Hidup bukanlah sesuatu yang bisa didefinisi, pun dengan makna bebas dan merdeka. Tapi, paling tidak, itulah yang bisa saya lukiskan tentang idealnya perjalanan keseharian seseorang. Kenapa kita harus selalu merasa dibatasi, oleh waktu, jam kerja, ruang, sistem, adat, budaya? Kenapa kita harus terkungkung oleh itu semua? Kita kehilangan gairah kerja, saling berbisik tentang pimpinan yang tidak adil dan serakah, mengungkit bonus perusahaan yang berbeda-beda di tiap unitnya, si anu nikah dengan si anu, si itu sikapnya mengganggu sekali, usak-usik terus, membanding-bandingkan, saya lebih baik dari kamu, dia lebih baik dari saya, rahasia umum tentang maling yang tidak pernah mau mengaku maling (mana ada maling yang mau mengaku maling, kecuali maling yang teriak maling), sikut sana sikut sini, menjilat, bermuka dua, tiga, empat, atau berapalah yang semuanya sibuk berkasak-kusuk tentang dunia ini. Ke mana kita akan kembali ketika tempat ini menjadi sepi?

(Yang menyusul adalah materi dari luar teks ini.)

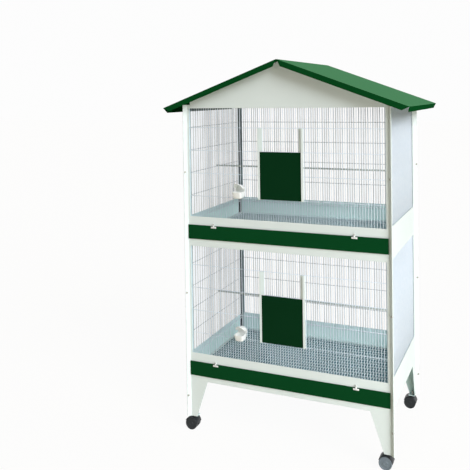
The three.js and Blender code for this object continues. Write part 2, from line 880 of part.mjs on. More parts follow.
// Assembly of one storey's door, drawer, grate, perch and feeder, in the front wall's frame
function storeyFittings(name, storey) {
  const group = new THREE.Group();
  group.position.y = -sideHalf;
  const base = windowBase(storey);

  const door = part(`door_${name}`, doorPanel(), greenEnamel());
  door.position.set(hatchCentre, 0, base + doorSill);
  group.add(door);
  [-1, 1].forEach((side) => {
    const label = side < 0 ? 'left' : 'right';
    const guide = part(`door_guide_${label}_${name}`, guideChannel(side), whiteEnamel());
    guide.position.set(hatchCentre, 0, base + doorSill);
    group.add(guide);
  });

  const front = part(`drawer_front_${name}`, drawerFront(), greenEnamel());
  front.position.z = drawerBase(storey);
  const drawerTray = part(`drawer_tray_${name}`, tray(), zincSheet());
  drawerTray.position.z = trayBottom(storey);
  group.add(front, drawerTray);
  [-1, 1].forEach((side) => {
    const label = side < 0 ? 'left' : 'right';
    const clip = part(`latch_${label}_${name}`, latch(), whitePlastic());
    const height = drawerFrontHeight - latchFootDrop - latchFootHeight / 2;
    clip.position.set(latchPlace(side), 0, drawerBase(storey) + height);
    group.add(clip);
  });

  const floor = part(`floor_grate_${name}`, grate(), zincSheet());
  floor.position.set(0, sideHalf, grateBottom(storey));
  const rod = part(`perch_${name}`, perch(), perchPlastic());
  rod.position.set(0, perchDepth, base + perchRise);
  const cup = part(`feeder_${name}`, feeder(), whitePlastic());
  cup.position.set(feederGapIndex * wirePitch, 0, base + firstCrossWire + wireThickness);
  group.add(floor, rod, cup);
  return group;
}

function roof() {
  const group = new THREE.Group();
  group.position.y = (roofBackOverhang - roofFrontOverhang) / 2;
  [['right', 0], ['left', Math.PI]].forEach(([label, turn]) => {
    const side = new THREE.Group();
    side.rotation.z = turn;
    const slope = part(`roof_slope_${label}`, roofSlope(), greenEnamel());
    slope.position.z = ridgeHeight;
    slope.rotation.y = roofPitch;
    side.add(slope);
    group.add(side);
  });
  group.add(part('ridge_strip', ridgeStrip(), greenEnamel()));
  return group;
}

// The roof reaches further back than forward, so the cage stands forward of the box's centre
const aviary = new THREE.Group();
aviary.position.y = (roofFrontOverhang - roofBackOverhang) / 2;
aviary.add(frontWall(), backWall(), sideWall('right', 1), sideWall('left', -1), roof());
storeyNames.forEach((name, storey) => aviary.add(storeyFittings(name, storey)));

export default aviary;
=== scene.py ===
import math

import bpy
from mathutils import Matrix, Vector


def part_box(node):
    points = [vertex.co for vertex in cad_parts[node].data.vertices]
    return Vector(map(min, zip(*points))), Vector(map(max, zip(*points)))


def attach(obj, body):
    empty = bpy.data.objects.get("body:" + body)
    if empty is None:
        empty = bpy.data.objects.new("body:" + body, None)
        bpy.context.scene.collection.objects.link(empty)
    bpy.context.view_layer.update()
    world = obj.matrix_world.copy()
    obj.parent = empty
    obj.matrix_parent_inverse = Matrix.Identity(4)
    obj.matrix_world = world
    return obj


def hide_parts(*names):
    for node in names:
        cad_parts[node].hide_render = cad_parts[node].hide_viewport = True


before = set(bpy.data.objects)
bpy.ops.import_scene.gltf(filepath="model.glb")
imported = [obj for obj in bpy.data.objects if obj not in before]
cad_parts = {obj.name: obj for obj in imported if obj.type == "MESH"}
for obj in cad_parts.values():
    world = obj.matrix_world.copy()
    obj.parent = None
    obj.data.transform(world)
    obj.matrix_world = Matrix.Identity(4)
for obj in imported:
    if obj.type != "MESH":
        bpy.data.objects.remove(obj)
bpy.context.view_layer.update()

# Camera
# The photographer stood in front and to the right, at about shoulder height, and framed the
# aviary low in the picture, so the lens is shifted down instead of the camera being tipped.
MM = 0.001
PHOTO_PIXELS = 470
FOCAL_PIXELS = 675.3
HORIZON_PIXELS = 127.2
SENSOR_WIDTH = 36.0
CAMERA_PLACE = (874.5, -2687.7, 1347.6)
CAMERA_YAW = 23.94
CAMERA_PITCH = -1.10
CAMERA_ROLL = -0.84
CAMERA_REACH = 100.0

camera_data = bpy.data.cameras.new("camera")
camera_data.sensor_width = SENSOR_WIDTH
camera_data.lens = FOCAL_PIXELS * SENSOR_WIDTH / PHOTO_PIXELS
camera_data.shift_y = -HORIZON_PIXELS / PHOTO_PIXELS
camera_data.clip_end = CAMERA_REACH
camera = bpy.data.objects.new("camera", camera_data)
camera.matrix_world = (
    Matrix.Translation(Vector(CAMERA_PLACE) * MM)
    @ Matrix.Rotation(math.radians(CAMERA_YAW), 4, "Z")
    @ Matrix.Rotation(math.radians(90 + CAMERA_PITCH), 4, "X")
    @ Matrix.Rotation(math.radians(CAMERA_ROLL), 4, "Z")
)
bpy.context.scene.collection.objects.link(camera)
bpy.context.scene.camera = camera
bpy.context.scene.view_settings.view_transform = "Standard"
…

Saya kadang lelah dengan kehidupan, jenuh luar biasa, penat dengan segala tuntutannya, rencana-rencana yang saya buat, mimpi serta harapan yang saya ciptakan. Ilusi. Semuanya hanya ilusi sebab kepastian itu tidak ada. Hanya satu hal yang sudah pasti terjadi pada kita semua dan itulah satu-satunya yang mungkin terjadi serta sama-sama sedang kita lakukan tanpa kita sadari: menghadapi kematian.

Cukuplah sampai di situ pengertian saya tentang makna hidup ini. Mengingat kesempatan saya hanya sekali untuk berada di dunia, maka saya putuskan, saya harus bebas dan merdeka dengan makna yang juga entah apa, mungkin semacam nirwana, bukan sebuah tempat dan waktu, melainkan sebuah pencapaian yang paling luhur dalam hidup manusia. Sebut ia mokhsa dan saya percaya itu juga ada di dunia, di tengah-tengah kerumitan ini dan kompleksitas yang makin menjadi. Saya percaya saya bisa mencapai mokhsa. Entahlah, tapi kekuatan saya adalah rasa percaya itu sendiri. Saya percaya, maka itu Ada.

Saya membebaskanmu, berperanlah kamu sepuas-puasnya, jadilah diri sendiri.